What you are asked to do
Locate each line containing the string "axes" and copy it out.

Supplied information

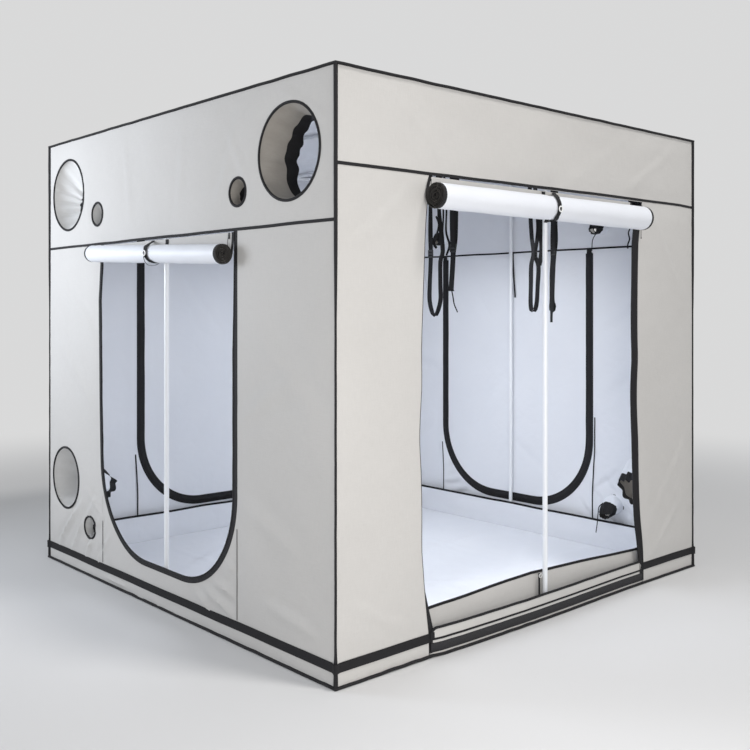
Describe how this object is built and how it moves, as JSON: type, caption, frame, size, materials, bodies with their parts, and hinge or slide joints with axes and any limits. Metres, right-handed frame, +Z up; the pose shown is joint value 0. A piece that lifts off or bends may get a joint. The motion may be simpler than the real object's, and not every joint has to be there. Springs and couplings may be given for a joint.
{
  "type": "indoor grow tent",
  "caption": "Square walk-in indoor grow tent: tubular frame, canvas skin, rolled-up and zipped doors, ducting sleeves, floor tray and hanging belts.",
  "frame": {"origin": "on the ground at the middle of the tent's square plan, on the ground sheet's underside", "axes": "+Z up; the front doorway faces -Y and the side doorway faces -X"},
  "size_m": [2.5135, 2.5402, 2.2087],
  "materials": {
    "canvas": "woven, coated, matt",
    "lining": "reflective white coating, satin",
    "black_webbing": "woven, matt",
    "black_plastic": "moulded, satin",
    "white_plastic": "moulded, smooth",
    "white_steel": "powder coated, satin"
  },
  "bodies": {
    "tent": {"back_base_rail": "white_steel", "back_centre_upright": "white_steel", "back_door_panel": "canvas", "back_left_upright": "white_steel", "back_right_upright": "white_steel", "back_top_rail": "white_steel", "back_wall": "canvas", "back_zip_tape": "black_webbing", "base_webbing": "black_webbing", "edge_binding": "black_webbing", "front_base_rail": "white_steel", "front_left_upright": "white_steel", "front_right_upright": "white_steel", "front_sill": "canvas", "front_top_rail": "white_steel", "front_wall": "canvas", "front_zip_tape_left": "black_webbing", "front_zip_tape_right": "black_webbing", "ground_sheet": "canvas", "hook_strip": "black_webbing", "left_base_rail": "white_steel", "left_header": "canvas", "left_roof_bar": "white_steel", "left_sleeve_large_front": "canvas", "left_sleeve_large_rear": "canvas", "left_sleeve_medium": "canvas", "left_top_rail": "white_steel", "left_wall": "canvas", "left_zip_tape": "black_webbing", "right_base_rail": "white_steel", "right_centre_upright": "white_steel", "right_door_panel": "canvas", "right_header": "canvas", "right_roof_bar": "white_steel", "right_sleeve_large_front": "canvas", "right_sleeve_large_rear": "canvas", "right_sleeve_medium": "canvas", "right_top_rail": "white_steel", "right_wall": "canvas", "right_zip_tape": "black_webbing", "roof_panel": "canvas", "tray_binding": "black_webbing", "tray_floor": "lining", "tray_walls": "lining"},
    "front_door": {"front_door_roll": "lining", "front_roll_strap": "black_webbing", "front_roll_ring": "white_plastic"},
    "left_door": {"left_door_roll": "lining", "left_roll_strap": "black_webbing", "left_roll_ring": "white_plastic"},
    "front_pole": {"front_door_pole": "white_steel"},
    "left_pole": {"left_door_pole": "white_steel"},
    "right_slider_up": {"right_slider_upper": "black_plastic"},
    "right_slider_down": {"right_slider_lower": "black_plastic"},
    "back_slider_up": {"back_slider_upper": "black_plastic"},
    "back_slider_down": {"back_slider_lower": "black_plastic"},
    "belt_1": {"hanging_belt_1": "black_webbing"},
    "belt_2": {"hanging_belt_2": "black_webbing"},
    "belt_3": {"hanging_belt_3": "black_webbing"},
    "belt_4": {"hanging_belt_4": "black_webbing"}
  },
  "joints": [
    {"name": "front_door_swing", "type": "hinge", "parent": "tent", "child": "front_door", "pos_m": [-0.064, -1.2013, 1.8457], "axis": [-1, 0, 0], "range_deg": [0, 60]},
    {"name": "left_door_swing", "type": "hinge", "parent": "tent", "child": "left_door", "pos_m": [-1.2013, 0.015, 1.6457], "axis": [0, 1, 0], "range_deg": [0, 60]},
    {"name": "front_pole_lift", "type": "slide", "parent": "tent", "child": "front_pole", "axis": [0, 0, 1], "range_m": [0, 0.022]},
    {"name": "left_pole_lift", "type": "slide", "parent": "tent", "child": "left_pole", "axis": [0, 0, 1], "range_m": [0, 0.022]},
    {"name": "right_slider_up_run", "type": "slide", "parent": "tent", "child": "right_slider_up", "axis": [0, 0, 1], "range_m": [0, 0.55]},
    {"name": "right_slider_down_run", "type": "slide", "parent": "tent", "child": "right_slider_down", "axis": [0, 0, -1], "range_m": [0, 0.36]},
    {"name": "back_slider_up_run", "type": "slide", "parent": "tent", "child": "back_slider_up", "axis": [0, 0, 1], "range_m": [0, 0.75]},
    {"name": "back_slider_down_run", "type": "slide", "parent": "tent", "child": "back_slider_down", "axis": [0, 0, -1], "range_m": [0, 0.36]},
    {"name": "belt_1_run", "type": "slide", "parent": "tent", "child": "belt_1", "axis": [0, 1, 0], "range_m": [-0.08, 0.045]},
    {"name": "belt_2_run", "type": "slide", "parent": "tent", "child": "belt_2", "axis": [0, 1, 0], "range_m": [-0.045, 1.9]},
    {"name": "belt_3_run", "type": "slide", "parent": "tent", "child": "belt_3", "axis": [0, 1, 0], "range_m": [-0.16, 0.055]},
    {"name": "belt_4_run", "type": "slide", "parent": "tent", "child": "belt_4", "axis": [0, 1, 0], "range_m": [-0.055, 1.8]}
  ]
}
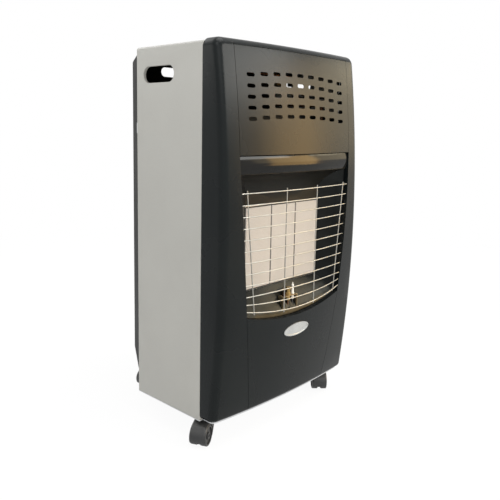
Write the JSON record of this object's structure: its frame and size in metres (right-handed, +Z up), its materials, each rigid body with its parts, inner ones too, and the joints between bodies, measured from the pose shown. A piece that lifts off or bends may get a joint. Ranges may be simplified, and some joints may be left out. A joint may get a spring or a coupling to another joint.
{
  "type": "portable gas cabinet heater",
  "caption": "Upright steel cabinet heater on casters: domed black front, slotted vent panel, ceramic burner behind a curved wire guard, silver sides with handle slots, lift-off rear cover.",
  "frame": {"origin": "centre of the footprint's bounding box, on the floor", "axes": "+Z up, -Y out of the front with the burner, +X to the right of someone facing the front"},
  "size_m": [0.4394, 0.388, 0.76],
  "materials": {
    "side_paint": "satin",
    "front_paint": "gloss",
    "cover_paint": "satin",
    "visor_gloss": "gloss",
    "reflector_steel": "gloss",
    "guard_wire": "gloss",
    "ceramic": "matte",
    "seal_fibre": "matte",
    "aluminised_steel": "satin",
    "zinc_steel": "satin",
    "brass": "satin",
    "copper_pipe": "satin",
    "white_ceramic": "gloss",
    "lead_sleeve": "satin",
    "badge_plate": "satin",
    "control_black": "matte",
    "knob_black": "satin",
    "pad_rubber": "matte",
    "caster_plastic": "satin",
    "wheel_plastic": "satin"
  },
  "bodies": {
    "cabinet": {"badge": "badge_plate", "base_pan": "zinc_steel", "burner_hood": "visor_gloss", "burner_housing": "aluminised_steel", "burner_pipe": "copper_pipe", "caster_sockets": "zinc_steel", "ceramic_plaque_centre": "ceramic", "ceramic_plaque_left": "ceramic", "ceramic_plaque_right": "ceramic", "control_bezel": "control_black", "cover_bumpers": "pad_rubber", "cover_staples": "zinc_steel", "front_frame": "front_paint", "gas_valve": "brass", "guard_grille": "guard_wire", "heat_shield": "aluminised_steel", "igniter_body": "control_black", "igniter_nut": "zinc_steel", "injector_rail": "aluminised_steel", "inlet_nipple": "brass", "left_side_panel": "side_paint", "lower_front_panel": "front_paint", "panel_screws": "zinc_steel", "pilot_bracket": "zinc_steel", "pilot_burner": "brass", "pilot_pipe": "copper_pipe", "plaque_seal": "seal_fibre", "reflector": "reflector_steel", "right_side_panel": "side_paint", "spark_electrode": "white_ceramic", "spark_lead": "lead_sleeve", "thermocouple": "copper_pipe", "thermocouple_lead": "copper_pipe", "top_panel": "side_paint", "valve_bracket": "zinc_steel", "vent_panel": "front_paint", "venturi_tubes": "aluminised_steel", "visor_strip": "visor_gloss"},
    "rear_cover": {"rear_cover": "cover_paint"},
    "valve_push": {"valve_collar": "zinc_steel"},
    "knob": {"control_knob": "knob_black", "valve_spindle": "zinc_steel"},
    "igniter_button": {"igniter_button": "knob_black"},
    "front_left_swivel": {"caster_front_left_hood": "caster_plastic", "caster_front_left_stem": "zinc_steel"},
    "front_left_wheels": {"caster_front_left_axle": "zinc_steel", "caster_front_left_wheels": "wheel_plastic"},
    "front_right_swivel": {"caster_front_right_hood": "caster_plastic", "caster_front_right_stem": "zinc_steel"},
    "front_right_wheels": {"caster_front_right_axle": "zinc_steel", "caster_front_right_wheels": "wheel_plastic"},
    "rear_left_swivel": {"caster_rear_left_hood": "caster_plastic", "caster_rear_left_stem": "zinc_steel"},
    "rear_left_wheels": {"caster_rear_left_axle": "zinc_steel", "caster_rear_left_wheels": "wheel_plastic"},
    "rear_right_swivel": {"caster_rear_right_hood": "caster_plastic", "caster_rear_right_stem": "zinc_steel"},
    "rear_right_wheels": {"caster_rear_right_axle": "zinc_steel", "caster_rear_right_wheels": "wheel_plastic"}
  },
  "joints": [
    {"name": "cover_lift", "type": "slide", "parent": "cabinet", "child": "rear_cover", "axis": [0, 0, 1], "range_m": [0, 0.7]},
    {"name": "knob_push", "type": "slide", "parent": "cabinet", "child": "valve_push", "axis": [0, 0, -1], "range_m": [0, 0.003], "stiffness_N_per_m": 1200, "springref_m": -0.003},
    {"name": "knob_turn", "type": "hinge", "parent": "valve_push", "child": "knob", "pos_m": [0.06471, -0.06195, 0.745], "axis": [0, 0, 1], "range_deg": [0, 210]},
    {"name": "igniter_press", "type": "slide", "parent": "cabinet", "child": "igniter_button", "axis": [0, 0, -1], "range_m": [0, 0.005], "stiffness_N_per_m": 600, "springref_m": -0.003},
    {"name": "front_left_swivel_turn", "type": "hinge", "parent": "cabinet", "child": "front_left_swivel", "pos_m": [-0.17328, -0.11095, 0.0492], "axis": [0, 0, 1], "continuous": true},
    {"name": "front_left_wheel_spin", "type": "hinge", "parent": "front_left_swivel", "child": "front_left_wheels", "pos_m": [-0.19314, -0.12042, 0.02], "axis": [-0.4305, 0.9026, 0], "continuous": true},
    {"name": "front_right_swivel_turn", "type": "hinge", "parent": "cabinet", "child": "front_right_swivel", "pos_m": [0.19271, -0.11095, 0.0492], "axis": [0, 0, 1], "continuous": true},
    {"name": "front_right_wheel_spin", "type": "hinge", "parent": "front_right_swivel", "child": "front_right_wheels", "pos_m": [0.17708, -0.12642, 0.02], "axis": [-0.7034, 0.7108, 0], "continuous": true},
    {"name": "rear_left_swivel_turn", "type": "hinge", "parent": "cabinet", "child": "rear_left_swivel", "pos_m": [-0.08128, 0.16005, 0.0492], "axis": [0, 0, 1], "continuous": true},
    {"name": "rear_left_wheel_spin", "type": "hinge", "parent": "rear_left_swivel", "child": "rear_left_wheels", "pos_m": [-0.10328, 0.16005, 0.02], "axis": [0, 1, 0], "continuous": true},
    {"name": "rear_right_swivel_turn", "type": "hinge", "parent": "cabinet", "child": "rear_right_swivel", "pos_m": [0.10071, 0.16005, 0.0492], "axis": [0, 0, 1], "continuous": true},
    {"name": "rear_right_wheel_spin", "type": "hinge", "parent": "rear_right_swivel", "child": "rear_right_wheels", "pos_m": [0.08004, 0.15253, 0.02], "axis": [-0.342, 0.9397, 0], "continuous": true}
  ]
}
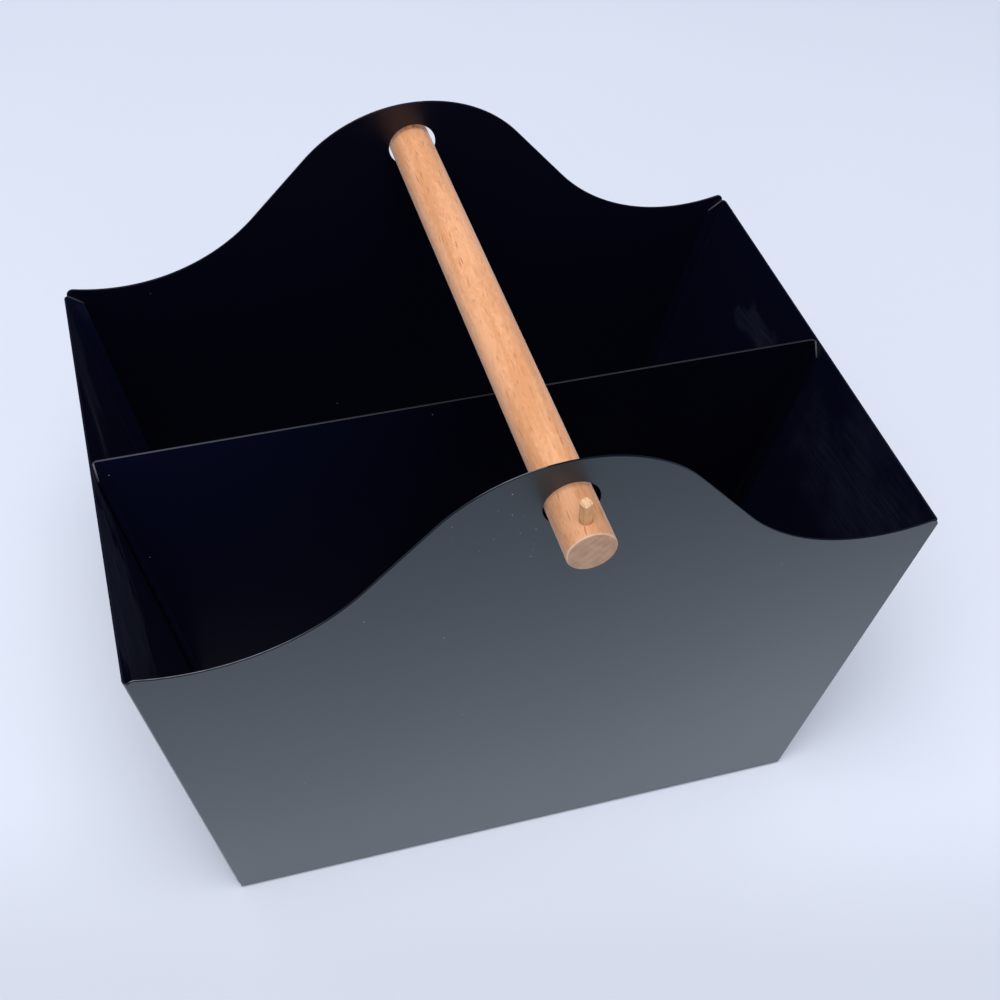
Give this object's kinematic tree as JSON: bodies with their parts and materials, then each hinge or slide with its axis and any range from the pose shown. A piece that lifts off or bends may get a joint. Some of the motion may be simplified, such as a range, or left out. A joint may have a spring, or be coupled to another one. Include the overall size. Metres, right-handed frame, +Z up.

The response
Describe how this object is built and how it moves, as JSON: type, caption, frame, size, materials, bodies with their parts, and hinge or slide joints with axes and any limits. Metres, right-handed frame, +Z up; the pose shown is joint value 0. A piece that lifts off or bends may get a joint. The motion may be simpler than the real object's, and not every joint has to be there. Springs and couplings may be given for a joint.
  "frame": {"origin": "on the ground at the middle of the tent's square plan, on the ground sheet's underside", "axes": "+Z up; the front doorway faces -Y and the side doorway faces -X"},
  "frame": {"origin": "centre of the footprint's bounding box, on the floor", "axes": "+Z up, -Y out of the front with the burner, +X to the right of someone facing the front"},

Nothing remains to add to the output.